* [Exercise]: Reproduce all of the material exactly as shown.
━━━━━━━━━━━━━━━━━━━━
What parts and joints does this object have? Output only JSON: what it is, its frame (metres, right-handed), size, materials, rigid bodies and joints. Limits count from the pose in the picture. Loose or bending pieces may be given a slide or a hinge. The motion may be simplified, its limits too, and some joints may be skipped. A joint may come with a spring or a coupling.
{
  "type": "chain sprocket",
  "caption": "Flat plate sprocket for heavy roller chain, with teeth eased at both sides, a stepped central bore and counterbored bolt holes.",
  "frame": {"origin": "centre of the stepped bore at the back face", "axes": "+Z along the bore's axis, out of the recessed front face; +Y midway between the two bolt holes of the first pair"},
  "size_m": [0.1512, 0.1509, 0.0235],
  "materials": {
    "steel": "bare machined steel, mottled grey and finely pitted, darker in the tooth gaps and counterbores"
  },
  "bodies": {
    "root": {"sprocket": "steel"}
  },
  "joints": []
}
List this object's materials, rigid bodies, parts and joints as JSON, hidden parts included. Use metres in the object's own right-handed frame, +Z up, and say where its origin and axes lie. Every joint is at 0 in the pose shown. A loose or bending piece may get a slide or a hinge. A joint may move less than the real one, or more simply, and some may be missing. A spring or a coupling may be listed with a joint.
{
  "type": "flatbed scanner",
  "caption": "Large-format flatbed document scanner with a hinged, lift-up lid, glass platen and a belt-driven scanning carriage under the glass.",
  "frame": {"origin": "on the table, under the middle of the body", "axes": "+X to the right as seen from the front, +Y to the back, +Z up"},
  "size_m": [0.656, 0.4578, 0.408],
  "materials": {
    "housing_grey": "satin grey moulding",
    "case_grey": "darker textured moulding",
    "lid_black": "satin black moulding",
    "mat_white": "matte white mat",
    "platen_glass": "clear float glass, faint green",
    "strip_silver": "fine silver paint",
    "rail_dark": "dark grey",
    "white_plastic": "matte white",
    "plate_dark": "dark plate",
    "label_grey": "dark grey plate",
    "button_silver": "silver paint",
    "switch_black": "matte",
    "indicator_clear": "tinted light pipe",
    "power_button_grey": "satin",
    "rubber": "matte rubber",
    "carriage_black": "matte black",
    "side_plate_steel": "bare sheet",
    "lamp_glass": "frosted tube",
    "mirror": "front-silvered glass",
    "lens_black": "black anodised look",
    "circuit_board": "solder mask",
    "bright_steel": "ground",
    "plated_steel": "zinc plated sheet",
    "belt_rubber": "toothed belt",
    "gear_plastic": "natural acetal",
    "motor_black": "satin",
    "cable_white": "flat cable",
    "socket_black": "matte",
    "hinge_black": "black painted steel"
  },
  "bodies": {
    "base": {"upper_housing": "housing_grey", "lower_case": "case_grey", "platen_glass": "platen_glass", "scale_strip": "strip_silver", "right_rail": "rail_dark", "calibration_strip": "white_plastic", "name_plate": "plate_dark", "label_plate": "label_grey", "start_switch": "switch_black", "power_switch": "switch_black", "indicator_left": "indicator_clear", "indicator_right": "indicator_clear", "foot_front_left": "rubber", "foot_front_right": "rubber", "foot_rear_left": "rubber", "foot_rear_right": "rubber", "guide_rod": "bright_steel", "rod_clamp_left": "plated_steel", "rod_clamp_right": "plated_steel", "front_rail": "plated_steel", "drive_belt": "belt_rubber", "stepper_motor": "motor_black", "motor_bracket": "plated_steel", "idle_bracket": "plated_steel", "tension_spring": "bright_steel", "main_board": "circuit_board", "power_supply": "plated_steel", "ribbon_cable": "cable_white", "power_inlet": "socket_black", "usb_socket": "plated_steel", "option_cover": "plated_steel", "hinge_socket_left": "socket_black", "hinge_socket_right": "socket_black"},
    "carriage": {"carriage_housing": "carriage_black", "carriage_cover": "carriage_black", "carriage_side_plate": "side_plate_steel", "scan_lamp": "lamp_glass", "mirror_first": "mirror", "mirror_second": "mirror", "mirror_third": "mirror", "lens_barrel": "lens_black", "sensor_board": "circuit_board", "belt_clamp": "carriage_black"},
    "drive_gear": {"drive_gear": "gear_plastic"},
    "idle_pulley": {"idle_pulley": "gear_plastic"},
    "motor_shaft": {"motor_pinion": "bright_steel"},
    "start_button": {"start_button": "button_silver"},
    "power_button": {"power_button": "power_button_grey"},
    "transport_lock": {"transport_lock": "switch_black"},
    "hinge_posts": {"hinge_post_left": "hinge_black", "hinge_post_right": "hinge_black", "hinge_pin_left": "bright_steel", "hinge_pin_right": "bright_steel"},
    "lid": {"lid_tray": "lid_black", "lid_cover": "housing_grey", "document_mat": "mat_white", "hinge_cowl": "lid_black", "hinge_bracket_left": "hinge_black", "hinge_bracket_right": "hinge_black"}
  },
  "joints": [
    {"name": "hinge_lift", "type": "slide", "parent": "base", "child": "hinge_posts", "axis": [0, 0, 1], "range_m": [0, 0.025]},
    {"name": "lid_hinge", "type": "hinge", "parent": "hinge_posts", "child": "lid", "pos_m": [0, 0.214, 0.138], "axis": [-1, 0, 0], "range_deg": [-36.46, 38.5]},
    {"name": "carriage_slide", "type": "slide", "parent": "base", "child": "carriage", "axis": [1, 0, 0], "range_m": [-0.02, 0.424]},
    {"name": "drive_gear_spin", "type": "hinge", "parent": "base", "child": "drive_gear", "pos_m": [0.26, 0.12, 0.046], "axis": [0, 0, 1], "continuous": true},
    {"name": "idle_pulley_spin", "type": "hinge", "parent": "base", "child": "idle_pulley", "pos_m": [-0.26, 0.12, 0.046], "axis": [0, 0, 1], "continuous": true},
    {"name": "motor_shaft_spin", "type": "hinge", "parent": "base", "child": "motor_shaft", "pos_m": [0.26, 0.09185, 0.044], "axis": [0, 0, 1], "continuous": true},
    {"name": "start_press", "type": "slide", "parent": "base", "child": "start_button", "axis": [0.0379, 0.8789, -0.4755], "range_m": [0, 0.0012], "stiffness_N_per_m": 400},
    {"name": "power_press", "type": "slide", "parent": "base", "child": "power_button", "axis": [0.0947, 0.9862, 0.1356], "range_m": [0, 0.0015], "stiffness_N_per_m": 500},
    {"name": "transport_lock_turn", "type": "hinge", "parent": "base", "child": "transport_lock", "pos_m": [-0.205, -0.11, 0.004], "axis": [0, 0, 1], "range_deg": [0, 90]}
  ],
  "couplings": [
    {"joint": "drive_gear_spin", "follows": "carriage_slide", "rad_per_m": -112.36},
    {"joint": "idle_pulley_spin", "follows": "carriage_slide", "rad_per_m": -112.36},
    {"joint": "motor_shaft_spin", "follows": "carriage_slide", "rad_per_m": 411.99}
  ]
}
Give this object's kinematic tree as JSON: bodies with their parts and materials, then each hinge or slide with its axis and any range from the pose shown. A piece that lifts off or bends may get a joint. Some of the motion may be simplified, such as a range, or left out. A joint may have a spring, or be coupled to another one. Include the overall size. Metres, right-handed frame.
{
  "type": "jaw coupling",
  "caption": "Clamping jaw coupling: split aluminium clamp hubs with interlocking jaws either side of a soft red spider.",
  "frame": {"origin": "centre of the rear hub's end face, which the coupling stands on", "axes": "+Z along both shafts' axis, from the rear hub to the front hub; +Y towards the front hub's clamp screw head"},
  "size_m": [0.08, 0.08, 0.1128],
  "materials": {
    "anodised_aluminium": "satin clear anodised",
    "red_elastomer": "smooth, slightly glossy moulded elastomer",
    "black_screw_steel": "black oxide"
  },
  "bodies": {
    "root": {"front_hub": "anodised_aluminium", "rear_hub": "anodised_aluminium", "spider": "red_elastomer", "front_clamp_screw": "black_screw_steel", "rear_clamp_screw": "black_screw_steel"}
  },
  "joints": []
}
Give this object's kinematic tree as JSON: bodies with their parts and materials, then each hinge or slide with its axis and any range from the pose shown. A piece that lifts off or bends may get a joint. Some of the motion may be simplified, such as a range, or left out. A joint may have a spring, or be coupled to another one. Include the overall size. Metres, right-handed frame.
━━━━━━━━━━━━━━━━━━━━
* [Task output]:
What parts and joints does this object have? Output only JSON: what it is, its frame (metres, right-handed), size, materials, rigid bodies and joints. Limits count from the pose in the picture. Loose or bending pieces may be given a slide or a hinge. The motion may be simplified, its limits too, and some joints may be skipped. A joint may come with a spring or a coupling.
{
  "type": "chain sprocket",
  "caption": "Flat plate sprocket for heavy roller chain, with teeth eased at both sides, a stepped central bore and counterbored bolt holes.",
  "frame": {"origin": "centre of the stepped bore at the back face", "axes": "+Z along the bore's axis, out of the recessed front face; +Y midway between the two bolt holes of the first pair"},
  "size_m": [0.1512, 0.1509, 0.0235],
  "materials": {
    "steel": "bare machined steel, mottled grey and finely pitted, darker in the tooth gaps and counterbores"
  },
  "bodies": {
    "root": {"sprocket": "steel"}
  },
  "joints": []
}
List this object's materials, rigid bodies, parts and joints as JSON, hidden parts included. Use metres in the object's own right-handed frame, +Z up, and say where its origin and axes lie. Every joint is at 0 in the pose shown. A loose or bending piece may get a slide or a hinge. A joint may move less than the real one, or more simply, and some may be missing. A spring or a coupling may be listed with a joint.
{
  "type": "flatbed scanner",
  "caption": "Large-format flatbed document scanner with a hinged, lift-up lid, glass platen and a belt-driven scanning carriage under the glass.",
  "frame": {"origin": "on the table, under the middle of the body", "axes": "+X to the right as seen from the front, +Y to the back, +Z up"},
  "size_m": [0.656, 0.4578, 0.408],
  "materials": {
    "housing_grey": "satin grey moulding",
    "case_grey": "darker textured moulding",
    "lid_black": "satin black moulding",
    "mat_white": "matte white mat",
    "platen_glass": "clear float glass, faint green",
    "strip_silver": "fine silver paint",
    "rail_dark": "dark grey",
    "white_plastic": "matte white",
    "plate_dark": "dark plate",
    "label_grey": "dark grey plate",
    "button_silver": "silver paint",
    "switch_black": "matte",
    "indicator_clear": "tinted light pipe",
    "power_button_grey": "satin",
    "rubber": "matte rubber",
    "carriage_black": "matte black",
    "side_plate_steel": "bare sheet",
    "lamp_glass": "frosted tube",
    "mirror": "front-silvered glass",
    "lens_black": "black anodised look",
    "circuit_board": "solder mask",
    "bright_steel": "ground",
    "plated_steel": "zinc plated sheet",
    "belt_rubber": "toothed belt",
    "gear_plastic": "natural acetal",
    "motor_black": "satin",
    "cable_white": "flat cable",
    "socket_black": "matte",
    "hinge_black": "black painted steel"
  },
  "bodies": {
    "base": {"upper_housing": "housing_grey", "lower_case": "case_grey", "platen_glass": "platen_glass", "scale_strip": "strip_silver", "right_rail": "rail_dark", "calibration_strip": "white_plastic", "name_plate": "plate_dark", "label_plate": "label_grey", "start_switch": "switch_black", "power_switch": "switch_black", "indicator_left": "indicator_clear", "indicator_right": "indicator_clear", "foot_front_left": "rubber", "foot_front_right": "rubber", "foot_rear_left": "rubber", "foot_rear_right": "rubber", "guide_rod": "bright_steel", "rod_clamp_left": "plated_steel", "rod_clamp_right": "plated_steel", "front_rail": "plated_steel", "drive_belt": "belt_rubber", "stepper_motor": "motor_black", "motor_bracket": "plated_steel", "idle_bracket": "plated_steel", "tension_spring": "bright_steel", "main_board": "circuit_board", "power_supply": "plated_steel", "ribbon_cable": "cable_white", "power_inlet": "socket_black", "usb_socket": "plated_steel", "option_cover": "plated_steel", "hinge_socket_left": "socket_black", "hinge_socket_right": "socket_black"},
    "carriage": {"carriage_housing": "carriage_black", "carriage_cover": "carriage_black", "carriage_side_plate": "side_plate_steel", "scan_lamp": "lamp_glass", "mirror_first": "mirror", "mirror_second": "mirror", "mirror_third": "mirror", "lens_barrel": "lens_black", "sensor_board": "circuit_board", "belt_clamp": "carriage_black"},
    "drive_gear": {"drive_gear": "gear_plastic"},
    "idle_pulley": {"idle_pulley": "gear_plastic"},
    "motor_shaft": {"motor_pinion": "bright_steel"},
    "start_button": {"start_button": "button_silver"},
    "power_button": {"power_button": "power_button_grey"},
    "transport_lock": {"transport_lock": "switch_black"},
    "hinge_posts": {"hinge_post_left": "hinge_black", "hinge_post_right": "hinge_black", "hinge_pin_left": "bright_steel", "hinge_pin_right": "bright_steel"},
    "lid": {"lid_tray": "lid_black", "lid_cover": "housing_grey", "document_mat": "mat_white", "hinge_cowl": "lid_black", "hinge_bracket_left": "hinge_black", "hinge_bracket_right": "hinge_black"}
  },
  "joints": [
    {"name": "hinge_lift", "type": "slide", "parent": "base", "child": "hinge_posts", "axis": [0, 0, 1], "range_m": [0, 0.025]},
    {"name": "lid_hinge", "type": "hinge", "parent": "hinge_posts", "child": "lid", "pos_m": [0, 0.214, 0.138], "axis": [-1, 0, 0], "range_deg": [-36.46, 38.5]},
    {"name": "carriage_slide", "type": "slide", "parent": "base", "child": "carriage", "axis": [1, 0, 0], "range_m": [-0.02, 0.424]},
    {"name": "drive_gear_spin", "type": "hinge", "parent": "base", "child": "drive_gear", "pos_m": [0.26, 0.12, 0.046], "axis": [0, 0, 1], "continuous": true},
    {"name": "idle_pulley_spin", "type": "hinge", "parent": "base", "child": "idle_pulley", "pos_m": [-0.26, 0.12, 0.046], "axis": [0, 0, 1], "continuous": true},
    {"name": "motor_shaft_spin", "type": "hinge", "parent": "base", "child": "motor_shaft", "pos_m": [0.26, 0.09185, 0.044], "axis": [0, 0, 1], "continuous": true},
    {"name": "start_press", "type": "slide", "parent": "base", "child": "start_button", "axis": [0.0379, 0.8789, -0.4755], "range_m": [0, 0.0012], "stiffness_N_per_m": 400},
    {"name": "power_press", "type": "slide", "parent": "base", "child": "power_button", "axis": [0.0947, 0.9862, 0.1356], "range_m": [0, 0.0015], "stiffness_N_per_m": 500},
    {"name": "transport_lock_turn", "type": "hinge", "parent": "base", "child": "transport_lock", "pos_m": [-0.205, -0.11, 0.004], "axis": [0, 0, 1], "range_deg": [0, 90]}
  ],
  "couplings": [
    {"joint": "drive_gear_spin", "follows": "carriage_slide", "rad_per_m": -112.36},
    {"joint": "idle_pulley_spin", "follows": "carriage_slide", "rad_per_m": -112.36},
    {"joint": "motor_shaft_spin", "follows": "carriage_slide", "rad_per_m": 411.99}
  ]
}
Give this object's kinematic tree as JSON: bodies with their parts and materials, then each hinge or slide with its axis and any range from the pose shown. A piece that lifts off or bends may get a joint. Some of the motion may be simplified, such as a range, or left out. A joint may have a spring, or be coupled to another one. Include the overall size. Metres, right-handed frame.
{
  "type": "jaw coupling",
  "caption": "Clamping jaw coupling: split aluminium clamp hubs with interlocking jaws either side of a soft red spider.",
  "frame": {"origin": "centre of the rear hub's end face, which the coupling stands on", "axes": "+Z along both shafts' axis, from the rear hub to the front hub; +Y towards the front hub's clamp screw head"},
  "size_m": [0.08, 0.08, 0.1128],
  "materials": {
    "anodised_aluminium": "satin clear anodised",
    "red_elastomer": "smooth, slightly glossy moulded elastomer",
    "black_screw_steel": "black oxide"
  },
  "bodies": {
    "root": {"front_hub": "anodised_aluminium", "rear_hub": "anodised_aluminium", "spider": "red_elastomer", "front_clamp_screw": "black_screw_steel", "rear_clamp_screw": "black_screw_steel"}
  },
  "joints": []
}
Give this object's kinematic tree as JSON: bodies with their parts and materials, then each hinge or slide with its axis and any range from the pose shown. A piece that lifts off or bends may get a joint. Some of the motion may be simplified, such as a range, or left out. A joint may have a spring, or be coupled to another one. Include the overall size. Metres, right-handed frame.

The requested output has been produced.